Punishing Performance
At the heart of the delimitation debate lies a question that the government has failed to answer convincingly:
Should states be punished for success?
If representation is recalibrated purely on population, then states that invested in education, healthcare, and family planning will lose political weight. Those that did not will gain. This is not just inequitable—it is perverse. It sends a message that governance outcomes do not matter, and that demographic expansion is rewarded over developmental progress. A democracy cannot afford such distortions.
Weaponising Women’s Reservation
Against this backdrop, the decision to link women’s reservation with delimitation appears less like policy innovation and more like political manoeuvring.
If the government was genuinely committed to women’s representation, it could have implemented the 33% quota within the existing framework of 543 seats. Nothing in the Constitution prevented it.
Instead, it chose to attach the proposal to a contentious constitutional amendment requiring a two-thirds majority—knowing fully well that such numbers were out of reach without opposition support. This raises an uncomfortable possibility: Was the Bill intended to pass—or predesigned to fail?
The Calculus of Failure
The political logic behind the Bill becomes clearer when viewed through the lens of outcomes.
If passed, the government would have secured its primary objective—pushing through delimitation alongside reservation. If defeated, it could accuse the opposition of blocking women’s empowerment. Either way, the narrative could be controlled. But this strategy underestimated one crucial factor: clarity of opposition.
By consistently framing their objection as opposition to linkage, not reservation, opposition parties exposed the contradiction at the heart of the Bill. The charge that they were anti-women failed to stick. In the end, the “blame game” collapsed under its own weight.
OBC communities constitute a significant proportion of India’s population and are already recognized within the reservation framework in education and employment. Their exclusion from political reservation is both inconsistent and unjustified.
Half a Reform Is No Reform
Even on its own terms, the proposed reservation framework raises serious concerns. While it includes quotas for women
from Scheduled Castes and Scheduled Tribes, it conspicuously excludes women from Other Backward Classes (OBC). This omission is not minor—it is structural.
OBC communities constitute a significant proportion of India’s population and are already recognized within the reservation framework in education and employment. Their exclusion from political reservation is both inconsistent and unjustified.
A policy that claims to advance gender justice while overlooking caste realities cannot be considered complete. It risks becoming a symbolic gesture rather than a transformative reform.
Redrawing Power, Not Just Boundaries
The deeper stakes of delimitation are not about seats, but about power. A population-based redistribution will inevitably increase the political weight of northern states. Given the ruling party’s stronger presence in these regions, the shift could entrench its dominance at the national level. This is not speculation—it is arithmetic.

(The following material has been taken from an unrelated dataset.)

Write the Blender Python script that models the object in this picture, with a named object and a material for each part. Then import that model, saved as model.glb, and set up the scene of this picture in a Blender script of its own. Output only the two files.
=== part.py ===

Such a transformation would have far-reaching consequences. It could enable the central government to push through major legislative changes with reduced dependence on diverse regional voices. The balance that underpins India’s federal structure would be altered, perhaps irreversibly. In this light, delimitation is not merely a technical exercise—it is a political reconfiguration of the Republic.
The Cost of Unilateralism
What is most troubling is not the proposal itself, but the process behind it. Decisions of this magnitude demand consultation. They require engagement with states, political parties, and civil society. They demand consensus. Instead, what we have seen is a pattern of unilateralism—where complex national questions are framed, packaged, and presented without adequate dialogue.
This approach may yield short-term political gains, but it comes at the cost of institutional trust and national cohesion.
A Way Forward—If There Is Will
The path ahead is neither simple nor impossible. Delimitation must move beyond population as the sole criterion. It must incorporate measures that recognize demographic performance and ensure that no state is disadvantaged for adhering to national policies.
Equally, women’s reservation must be delinked from delimitation and pursued as an independent reform. It must also be expanded to include OBC women, ensuring that representation is both gender-just and socially inclusive. Above all, the process must be rooted in dialogue. Federalism is not a procedural formality—it is a foundational principle.
Conclusion: Reform or Strategy?
The defeat of the Constitution (131st Amendment) Bill, 2026 has laid bare a critical tension in contemporary governance: the gap between reform as policy and reform as strategy. Women’s reservation remains an urgent and necessary goal. But when it is entangled with unresolved structural conflicts and deployed within political calculations, it risks being delayed rather than delivered.
India stands at a crossroads. It can choose a path of consultation, consensus, and constitutional balance—or one of expediency and centralization. The fate of this Bill suggests that the choice is still being contested. And that contest will shape not just representation, but the future of the Republic itself.